Scrap Prices North America

Ferrous Scrap Prices: Prime Grades Down $20, Obsoletes Sideways in February

Written by Tim Triplett


Ferrous scrap for February is settling at sideways prices for obsolete grades and down about $20 per ton for prime grades, report Steel Market Update sources. This latest dip follows on a $30-40 per ton decrease in January, largely attributed to weak demand from overseas.

“A rising export market, which curtailed East Coast suppliers from shipping domestic, and extended winter weather were the two major factors in stemming the drop of obsolete grades,” reported one dealer in the East. “As the trading week has progressed, momentum has shifted clearly into the sellers’ hands. Mills are still looking for scrap and dealers are holding out for higher prices.” The scrap market is poised to rise in March, he predicted, as export prices continue to climb, weather may continue to slow inbound flows and finished steel prices increase, raising consumption rates.
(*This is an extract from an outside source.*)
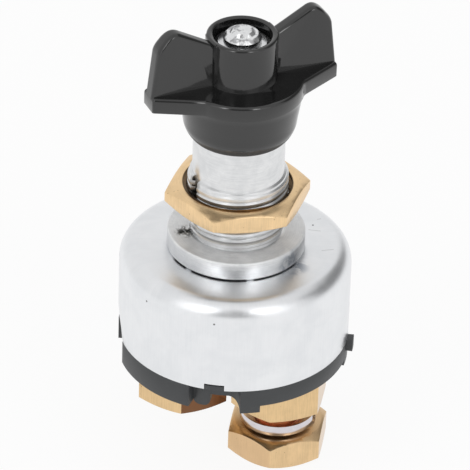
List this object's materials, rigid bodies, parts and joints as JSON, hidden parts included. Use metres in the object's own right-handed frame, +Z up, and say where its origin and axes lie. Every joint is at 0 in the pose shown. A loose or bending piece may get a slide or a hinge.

Another dealer in the Northeast said prime scrap is down $20 in the Midwest, but only $10 lower in the South. “The February buy period ended with considerably more firmness than it had when it began thanks to a continued rising export market and poor inbound flows following the bad weather most of the country experienced in January. Some late obsolete sales may have been done at slightly higher numbers reflecting that firmness,” he said.  

Looking ahead, he believes this bodes well for March shred pricing. “Obsoletes could see increases of $10-$20 in March from February levels. We could see a small increase in prime scrap next month, as well, but probably not to the degree that obsoletes will achieve,” he said.  

Export grades have strengthened by $40 or more over the last three weeks. Low Turkish scrap inventories, rising global steel prices and better domestic rebar demand in Turkey have allowed rebar producers there to widen their metal spreads back near the $170 “break even” level from where they plummeted just a month ago, he said.   

He also expects a modest pickup in pricing next month. “I don’t really think we will get back all the pricing scrap has lost since December, but we should get some. Into April, I expect yard inflows to improve and for the supply-demand dynamics to be more balanced once again. We could see scrap prices drift lower as we move through spring in a typical seasonal move. Absent sharply rising demand for scrap from overseas—which in light of global economic conditions seems a bit of a stretch—I don’t see dramatic swings in U.S. scrap pricing from around current levels.”  

Concurred another SMU source, “the export scrap market has continued to bounce back with some real teeth.” In the last five weeks, the price of HMS 80/20 and shredded have gained close to $50/MT. Sales prices today from the U.S. East Coast stand at $325/MT for HMS and $330/MT for shredded delivered to Turkey. “Ocean freights to Turkey have come off $5-8/MT from 2018 averages. And it’s not only Turkey; Mexican and other South American mills are seeking offers,” he said.

This sudden price rise has put shredded for export on a par with domestic USA pricing, he continued. Although buying for February shipment is not complete yet, busheling grades have dropped $10/GT to $340/GT in the South and $20/GT to $355/350 GT in Chicago/Detroit. “These prices met with dealer resistance but snuck through. Shredded and other cut grades held sideways, but again there was resistance due to lack of regular flows. Prices vary on shredded between $315 and $325/GTD depending on the region,” he said.

“Looking ahead to March, the consensus among the trade, including some mill buyers, is that the market has definitely bottomed in the U.S. and March will be much stronger. How much remains to be seen,” he said. “But when this type of increase in export prices happens and there is muted price action during that same month, the next month usually shoots up strongly,” possibly as much as $30-40/GT for shredded and $20-30/GT for busheling. “The dealers are very aware of the $40/NT price increases on coils and they will drive a harder bargain for March scrap,” he added.

Commenting on the pig iron market, he noted that U.S. mills bought a series of pig iron cargoes in January from Russia/CIS at price levels of $345-350/MT CFR. “There are plenty of cargoes arriving in February and many arrived in January, so no need to book further material for now. The producers want higher prices, but I believe they’ll have to wait.”